Portuguese Canadian Democratic Association

The Portuguese Canadian Democratic Association (Associação Democrática Portuguesa) congregated opponents of the Estado Novo dictatorship in Toronto, many of them exiles who had supported Humberto Delgado in the bogus presidential elections of 1958. The majority of its members were workers from the mainland, with some experience in clandestine political opposition with the Portuguese Communist Party, and other anti-colonialist, pro-democratic, and revolutionary groups. Their membership grew as war resisters joined them after the outbreak of the Colonial Wars in Angola in 1961. The PCDA was the most political and leftist of Portuguese organizations in Toronto, whose activities drew significant attention from Canadian media, and opposition from the dictatorship’s diplomats and its supporters in the Portuguese community; especially during the highjack of the Santa Maria steamship by Captain Henrique Galvão and his Iberian “freedom fighting pirates” in 1961. This organization played a major role in the political history of Toronto’s Portuguese community, was an active member of the Frente Patriótica de Libertação Nacional, and consulted the interim revolutionary government after 1974 on matters relating to emigration policies.
Here you will find a small selection of the PCDA’s historical records at the Clara Thomas Archives and Special Collections, including its newsletter, photos, and correspondence with Humberto Delgado, Henrique Galvão, Fernando Piteira Santos, and others.
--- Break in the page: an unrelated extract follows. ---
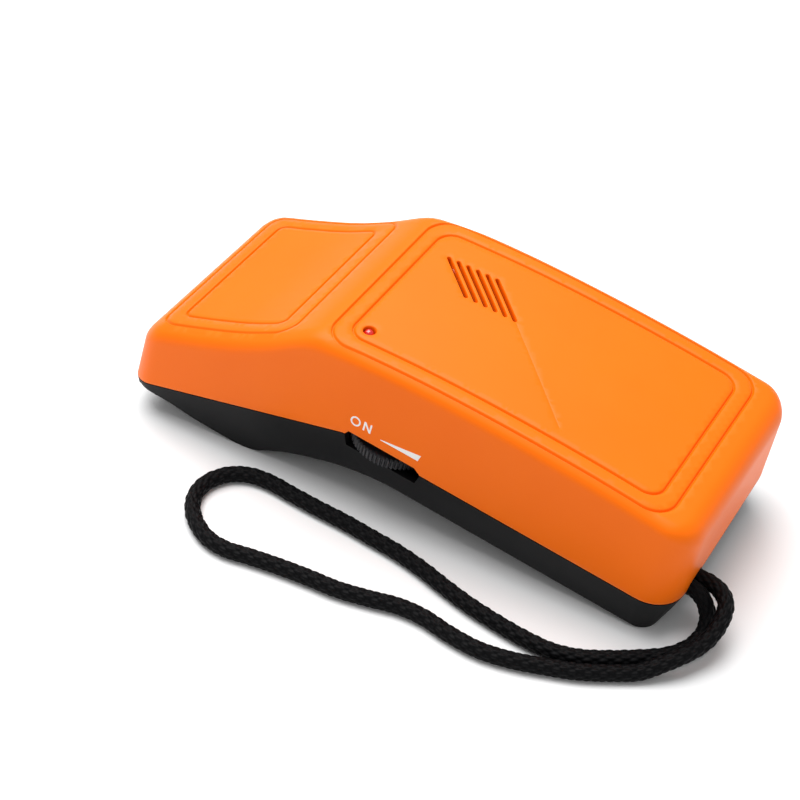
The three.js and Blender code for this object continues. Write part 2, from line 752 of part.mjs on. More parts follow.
function chip(x, y) {
  const z = boardTopZ + fitGap;
  const body = box(x - 4.7, x + 4.7, y - 3.2, y + 3.2, z + 0.6, z + 3.9);
  let whole = body.subtract(post(x - 4.7, y, z + 3.5, z + 5, 1.6, 12));
  for (let i = 0; i < 4; i++) {
    const pinX = x - 3.81 + i * 2.54;
    for (const side of [-1, 1]) {
      const y0 = y + side * 3.1;
      const y1 = y + side * 3.8;
      const low = Math.min(y0, y1);
      const high = Math.max(y0, y1);
      whole = whole.add(box(pinX - 0.35, pinX + 0.35, low, high, z, z + 2.2));
    }
  }
  return whole;
}

function capacitor(x, y, diameter, height) {
  const z = boardTopZ + fitGap;
  const r = diameter / 2;
  return turned(
    [
      [0, z],
      [r, z],
      [r, z + 0.9],
      [r - 0.3, z + 1.3],
      [r, z + 1.7],
      [r, z + height - 0.4],
      [r - 0.4, z + height],
      [0, z + height],
    ],
    x,
    y,
    20,
  );
}

function trimmer(x, y) {
  const z = boardTopZ + fitGap;
  const body = box(x - 3.3, x + 3.3, y - 3.4, y + 3.4, z, z + 3.2);
  const dial = post(x, y, z + 3, z + 4, 4.6, 18);
  return body.add(dial).subtract(box(x - 2, x + 2, y - 0.4, y + 0.4, z + 3.5, z + 5));
}

function transistor(x, y) {
  const shape = new THREE.Shape();
  shape.absarc(0, 0, 2.3, -0.6, Math.PI + 0.6, false);
  shape.closePath();
  const z = boardTopZ + fitGap;
  const geometry = new THREE.ExtrudeGeometry(shape, {
    depth: 4.4,
    bevelEnabled: false,
    curveSegments: 8,
  });
  let whole = solidOf(geometry.translate(x, y, z + 1.6));
  for (const step of [-1.27, 0, 1.27]) {
    whole = whole.add(box(x + step - 0.25, x + step + 0.25, y - 0.25, y + 0.25, z, z + 2));
  }
  return whole;
}

function resistor(x, y) {
  const z = boardTopZ + fitGap;
  const radius = 1.15;
  const body = new THREE.CylinderGeometry(radius, radius, 6.3, 14);
  const solid = solidOf(body.rotateZ(Math.PI / 2).translate(x, y, z + radius));
  const leg = (side) => {
    const x0 = x + side * 3;
    const x1 = x + side * 4.6;
    const bar = box(Math.min(x0, x1), Math.max(x0, x1), y - 0.3, y + 0.3, z + 0.85, z + 1.45);
    const foot = box(x1 - 0.3, x1 + 0.3, y - 0.3, y + 0.3, z, z + 1.45);
    return bar.add(foot);
  };
  return solid.add(leg(-1)).add(leg(1));
}

// ---------------------------------------------------------------- lamp and speaker
function lampLens() {
  const topZ = crownZ(lampX) - 0.1;
  const r = lampDiameter / 2;
  return turned(
    [
      [0, topZ - 5.4],
      [r + 0.4, topZ - 5.4],
      [r + 0.4, topZ - 4.6],
      [r, topZ - 4.6],
      [r, topZ - r],
      [r * 0.87, topZ - r * 0.5],
      [r * 0.5, topZ - r * 0.13],
      [0, topZ],
    ],
    lampX,
    lampY,
    20,
  );
}

const lampLegs = [
  ["lamp_leg_anode", 1.27],
  ["lamp_leg_cathode", -1.27],
];

function lampLeg(offset) {
  const topZ = crownZ(lampX) - 0.1 - 5.4 - fitGap;
  return box(
    lampX - 0.3,
    lampX + 0.3,
    lampY + offset - 0.3,
    lampY + offset + 0.3,
    boardTopZ + fitGap,
    topZ,
  );
}

function speakerFrame() {
  const top = speakerRimZ();
  const r = speakerDiameter / 2;
  return turned(
    [
      [r, top],
      [r - 1.4, top],
      [r - 1.7, top - 1.4],
      [8, top - 5],
      [3.6, top - 5],
      [3.6, top - 5.8],
      [8.4, top - 5.8],
      [r - 1.5, top - 2],
      [r, top - 1.6],
      [r, top],
    ],
    speakerX,
    speakerY,
  );
}

function speakerCone() {
  const top = speakerRimZ() - 0.3;
  const rim = speakerDiameter / 2 - 2.3;
  return turned(
    [
      [0, top - 1.4],
      [3, top - 2.4],
      [4.2, top - 3.6],
      [7.6, top - 3.9],
      [rim, top - 0.6],
      [rim, top],
      [7.4, top - 3.2],
      [5, top - 3],
      [3.2, top - 1.7],
      [0, top - 0.8],
    ],
    speakerX,
    speakerY,
  );
}

function speakerMagnet() {
  const top = speakerRimZ() - 5.8 - fitGap;
  return turned(
    [
      [0, top - 3.4],
      [7, top - 3.4],
      [7.4, top - 3],
      [7.4, top],
      [0, top],
    ],
    speakerX,
    speakerY,
    28,
  );
}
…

Portuguese-Canadian Political Candidates in Toronto

In this section you will find a series of political flyers and other literature distributed by Portuguese-Canadian politicians to their electorate and constituents in Toronto. Most of the records here were collected by Domingos Marques in the 1970s-90s and were included in his records donation to the Clara Thomas Archives and Special Collections, York University Libraries, through the Portuguese Canadian History Project. Other records are from the private collections of city councillors Martin Silva and Ana Bailão.